According to Ludlam, Bush stole Project BioShield - originally known as Lieberman-Hatch (referring to Sen. Orrin Hatch, R-Utah) - and passed it off as his own idea without giving either of its authors credit.
Project BioShield is the Bush administration's plan to speed development and availability of medical countermeasures in response to current threats. It is designed to streamline government research, create incentives for companies and give the government the ability to make products widely available in a public emergency. The House bill allocates $5.6 billion over 10 years for the project.
Ludlam said the White House version of BioShield "was a complete joke."
"For example, there was a provision that said if you develop a countermeasure that has a consumer market, BioShield would not apply. This is ridiculous, so it was pulled out," Ludlam said. "We will come up with BioShield II and invite them to steal it."

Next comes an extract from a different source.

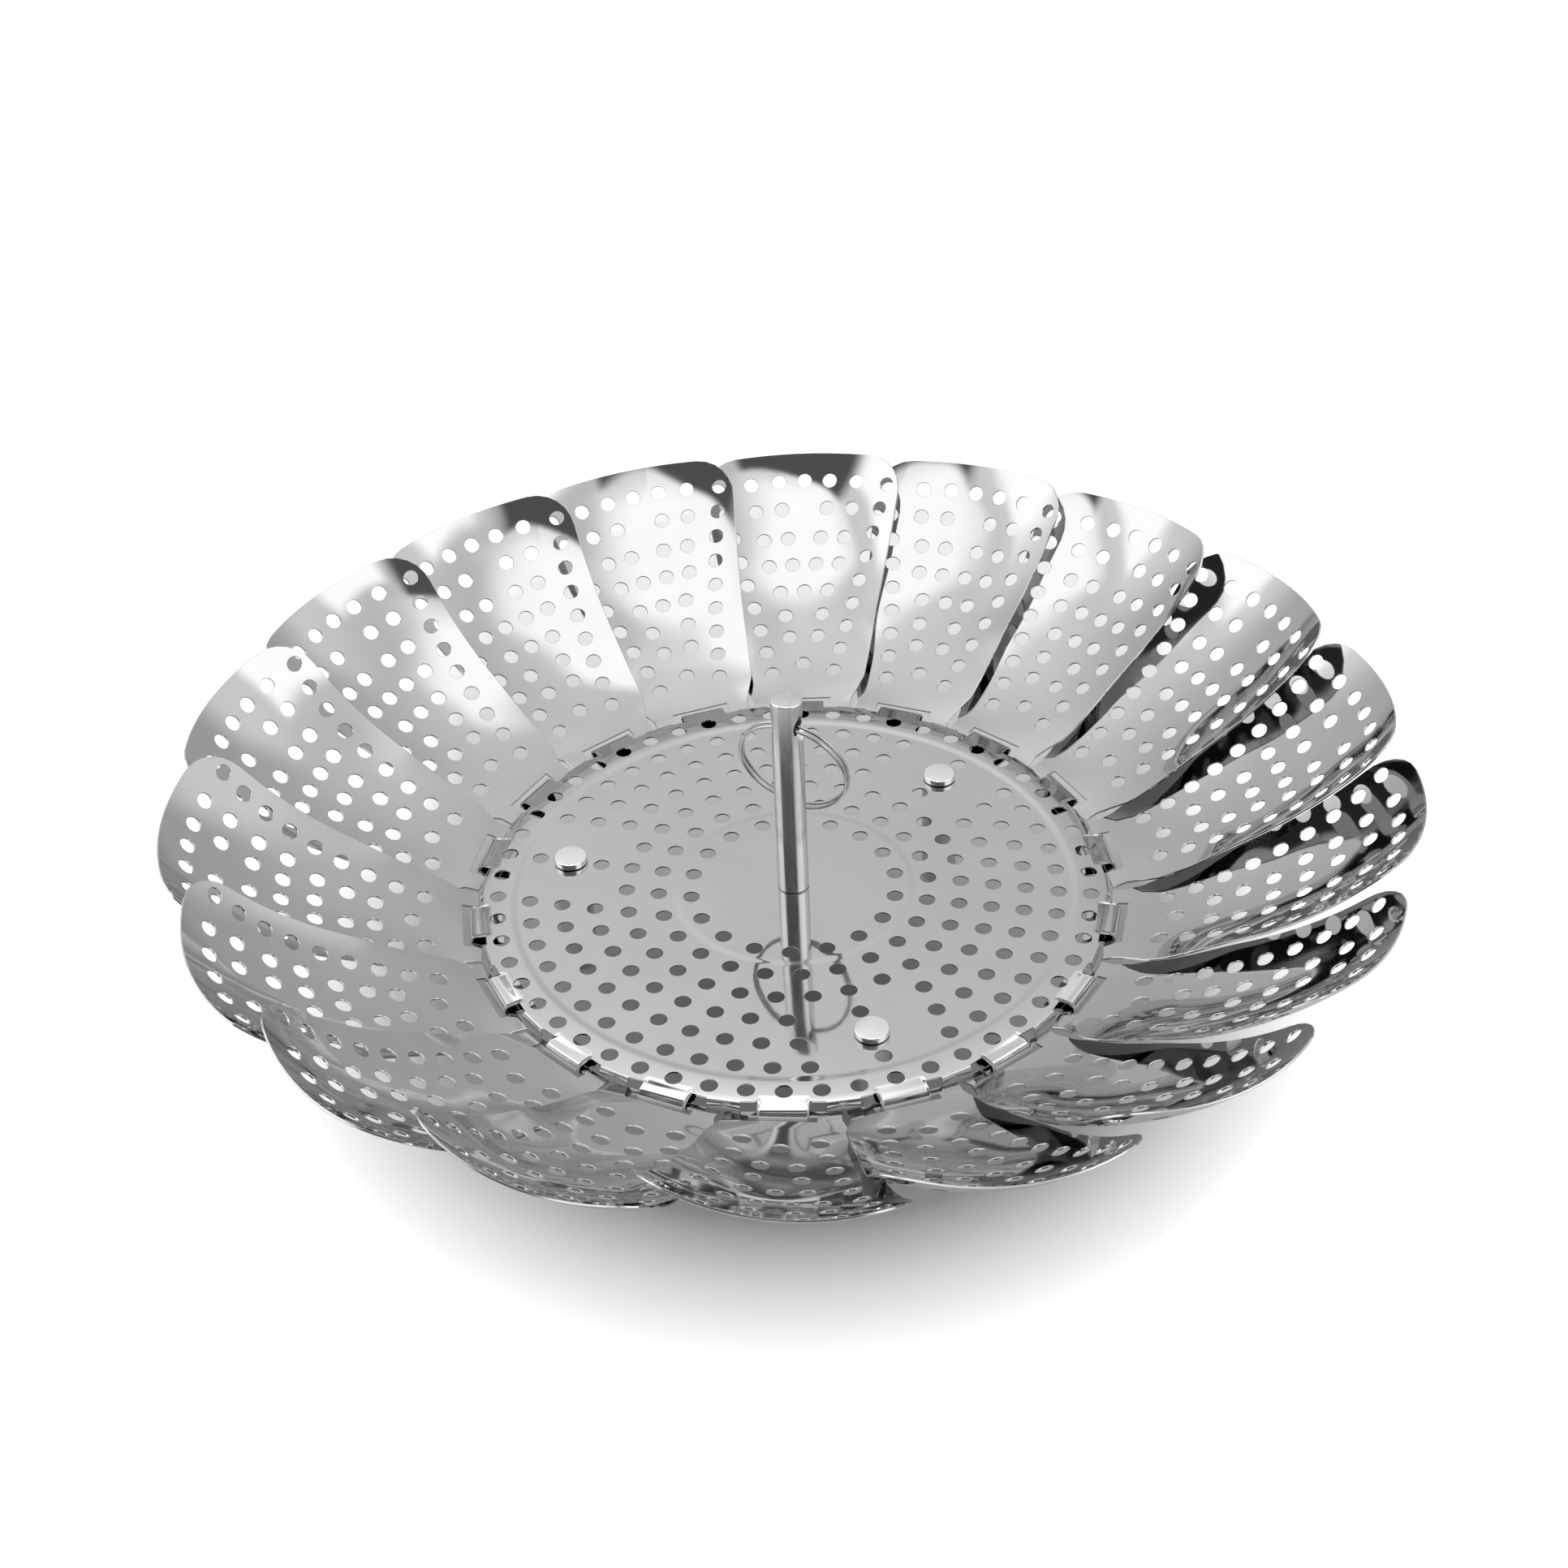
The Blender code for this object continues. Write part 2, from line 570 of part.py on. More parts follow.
def lifting_ring(parts, material):
    """A split ring of two turns of wire through the cross hole, leaning on the back of the post."""
    along_hole = spoke(1.0, CROSS_HOLE_AZIMUTH)
    behind = spoke(1.0, CROSS_HOLE_AZIMUTH + 90.0)
    down = Vector((0.0, 0.0, -1.0)) * math.cos(RING_LEAN) + behind * math.sin(RING_LEAN)
    normal = along_hole.cross(down)
    centre = down * LIFTING_RING_RADIUS
    count = RING_TURNS * POINT_COUNT_PER_TURN
    points = []
    for i in range(count + 1):
        turn = math.tau * i / POINT_COUNT_PER_TURN
        side = TURN_PITCH * (i / POINT_COUNT_PER_TURN - RING_TURNS / 2)
        radial = down * math.cos(turn) + along_hole * math.sin(turn)
        points.append(centre + radial * LIFTING_RING_RADIUS + normal * side)
    print("least gap between the ring's turns, mm:", round(wire_gap(points) / MM, 3))
    curve = bpy.data.curves.new("lifting_ring", "CURVE")
    curve.dimensions = "3D"
    curve.bevel_depth = WIRE_DIAMETER / 2
    curve.bevel_resolution = 1
    curve.use_fill_caps = True
    spline = curve.splines.new("POLY")
    spline.points.add(count)
    for place, point in zip(spline.points, points):
        place.co = (*point, 1.0)
    wire = bpy.data.objects.new("ring_wire", curve)
    parts.objects.link(wire)
    bm = bmesh.new()
    bm.from_mesh(baked(wire, "ring_tube"))
    bpy.data.objects.remove(wire, do_unlink=True)
    bmesh.ops.remove_doubles(bm, verts=bm.verts[:], dist=MERGE_DISTANCE)
    bmesh.ops.recalc_face_normals(bm, faces=bm.faces[:])
    ring = add_object("lifting_ring", mesh_from(bm, "lifting_ring"), parts, material)
    ring.location.z = PIVOT_HEIGHT
    shade(ring)


def feet(parts, foot_material, rivet_material):
    """Three legs, each held by a rivet whose flat head shows on the plate."""
    leg = FOOT_DIAMETER / 2
    pad = leg - FOOT_ROUNDING
    bore = SHANK_DIAMETER / 2 + SHANK_CLEARANCE
    top = FOOT_HEIGHT - SEAT_GAP
    shank_end = top - SHANK_DEPTH
    bore_end = shank_end - BORE_END_GAP
    foot_profile = (
        (0.0, bore_end), (bore, bore_end), (bore, top),
        (leg, top), (leg, FOOT_ROUNDING), (pad, 0.0), (0.0, 0.0),
    )
    head = RIVET_HEAD_DIAMETER / 2
    shank = SHANK_DIAMETER / 2
    head_bottom = FIELD_TOP + SEAT_GAP
    head_top = head_bottom + RIVET_HEAD_HEIGHT
    rivet_profile = (
        (0.0, head_top), (head - RIVET_EDGE, head_top), (head, head_top - RIVET_EDGE), (head, head_bottom),
        (shank, head_bottom), (shank, shank_end), (0.0, shank_end),
    )
    for i in range(FOOT_COUNT):
        place = spoke(FOOT_RADIUS, FOOT_AZIMUTH + 360.0 / FOOT_COUNT * i)
        foot = turned(f"foot_{i + 1}", foot_profile, parts, foot_material, steps=TURN_STEPS // 2)
        foot.location = place
        rivet = turned(f"foot_rivet_{i + 1}", rivet_profile, parts, rivet_material, steps=TURN_STEPS // 2)
        rivet.location = place


def main():
    clear_scene()
    parts = make_collection("steamer_basket")
    cutters = make_collection("cutters")
    plate_steel = make_material("plate_steel", (0.55, 0.55, 0.56), 0.28)
    petal_steel = make_material("petal_steel", (0.62, 0.62, 0.63), 0.08)
    post_steel = make_material("post_steel", (0.52, 0.52, 0.53), 0.3)
    wire_steel = make_material("wire_steel", (0.6, 0.6, 0.61), 0.12)
    rivet_steel = make_material("rivet_steel", (0.6, 0.6, 0.6), 0.25)
    foot_steel = make_material("foot_steel", (0.5, 0.5, 0.51), 0.3)
    washer_steel = make_material("washer_steel", (0.55, 0.55, 0.55), 0.35)
    nut_steel = make_material("nut_steel", (0.5, 0.5, 0.5), 0.35)
    base_plate(parts, plate_steel)
    petals(parts, cutters, petal_steel)
    centre_post(parts, cutters, post_steel)
    post_fixings(parts, washer_steel, nut_steel)
    lifting_ring(parts, wire_steel)
    feet(parts, foot_steel, rivet_steel)


main()
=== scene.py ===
"""Look of a folding steamer basket: perforated plate, cupped petals, post, lifting ring and feet in steel.

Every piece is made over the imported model, which is loaded as a fixed frame, and rides one of its bodies.
"""
import json
import math

import bmesh
import bpy
import numpy as np
from mathutils import Matrix, Vector


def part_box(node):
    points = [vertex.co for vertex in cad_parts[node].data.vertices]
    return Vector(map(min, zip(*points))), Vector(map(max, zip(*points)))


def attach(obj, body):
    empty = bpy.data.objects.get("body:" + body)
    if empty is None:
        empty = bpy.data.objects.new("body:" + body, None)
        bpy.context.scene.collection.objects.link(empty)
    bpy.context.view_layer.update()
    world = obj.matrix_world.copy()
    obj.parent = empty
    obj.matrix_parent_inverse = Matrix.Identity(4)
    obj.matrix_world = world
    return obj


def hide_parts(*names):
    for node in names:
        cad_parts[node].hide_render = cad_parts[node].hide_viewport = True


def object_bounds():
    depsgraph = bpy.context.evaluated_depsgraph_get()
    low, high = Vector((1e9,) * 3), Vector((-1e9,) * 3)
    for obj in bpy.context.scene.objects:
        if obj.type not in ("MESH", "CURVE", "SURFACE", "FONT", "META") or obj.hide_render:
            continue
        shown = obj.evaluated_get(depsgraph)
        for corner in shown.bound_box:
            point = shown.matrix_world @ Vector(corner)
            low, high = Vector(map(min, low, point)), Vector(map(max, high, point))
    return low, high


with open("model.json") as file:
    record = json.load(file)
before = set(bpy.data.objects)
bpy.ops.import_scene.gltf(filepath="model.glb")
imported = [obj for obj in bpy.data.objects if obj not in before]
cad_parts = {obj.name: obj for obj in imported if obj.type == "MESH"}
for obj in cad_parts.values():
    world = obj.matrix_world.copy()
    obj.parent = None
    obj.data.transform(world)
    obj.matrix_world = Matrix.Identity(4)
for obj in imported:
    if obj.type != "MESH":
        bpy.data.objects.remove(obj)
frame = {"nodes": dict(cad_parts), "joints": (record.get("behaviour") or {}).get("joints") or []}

bl_info = {
    "name": "Folding steamer basket",
    "version": (1, 0, 0),
    "blender": (4, 5, 0),
    "location": "3D View > Sidebar > Steamer",
    "description": "Builds the pieces of a folding steamer basket and a studio stage for it",
    "category": "Add Mesh",
}

MM = 0.001
DEGREES = math.degrees(1.0)
CAD_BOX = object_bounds()


def azimuth_of(place):
    """The direction of a place from the middle, in degrees."""
    return math.degrees(math.atan2(place.y, place.x))


def middle_of(box):
    low, high = box
    middle = (low + high) / 2
    return Vector((middle.x, middle.y, 0.0))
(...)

Ludlam credits Frank Rapoport, a conference moderator and partner with McKenna, Long & Aldridge LP, of Philadelphia, with correcting many of the problems in the White House bill, which became the House version. Rapoport's efforts were on behalf of Aventis Pasteur Inc., the vaccines business of Aventis SA, of Strasbourg, France.
The fact that Rapoport had only one client is a bad sign for BioShield, said Ludlam, who fears large companies will not get involved with a government project because it might come with too much control and not enough financial returns.
"The government fears they will lose control while companies fear their products will be stolen," Ludlam said. "The idea is to persuade the chief financial officers that the government will be a reliable partner."
Indeed, while the House version would guarantee a market on a successful product, it probably wouldn't pay for research and development. If companies, particularly smaller companies, are forced to turn to venture capitalists for support, they might run into a host of other problems.
Nancy Saucier, a conference speaker and manager in the medical industry group of the National Venture Capital Association in Arlington, Va., told attendees that after getting burned in the dot-com business, venture capitalists aren't too enthusiastic about biodefense.
"Keep in mind that life sciences is clearly the most regulated industry that VC plays in," Saucier said. "But our guys are looking for three times their money on the back end."
Life sciences is a hot industry, she said, citing her own records from 2003 showing that $4.89 billion, or 27 percent of VC funding, was spent in life sciences.
But if one thing scares investors, Saucier said, it's government price controls. For example, she brought up the situation that Bayer AG, of Leverkusen, Germany, faced with Cipro, an antibiotic used as second-line therapy for the treatment of anthrax exposure.
Tommy Thompson, secretary of Health and Human Services, threatened to erode Bayer's Cipro patent if the company refused to sell the drug to the government at one-fourth the market price following the U.S. anthrax attacks of late 2001.
The government ended up paying 99 cents a dose, which destroyed the market because every other purchaser wanted the government price, Saucier said. "Bayer sold the government 1 billion doses and donated 4 billion doses, then someone sued them because of side effects," she said.
"If you have many more examples like this, my guys will get out," Saucier said. "Venture capitalists are not afraid of risk, but risk that they cannot assess causes them to walk away."
Ludlam said paying for BioShield through an entrepreneurial- or investor-funded model would probably engage the best pharmaceutical and biotechnology companies.
But if the old defense contractor model is used, "the only companies interested will be ones that have never brought a product to market," he said.
Linda Nardone, vice president of clinical and regulatory affairs at EluSys Therapeutics Inc., of Pine Brook, N.J., argued Ludlam's remark, saying smaller companies can conduct a lot of the research needed to develop countermeasures.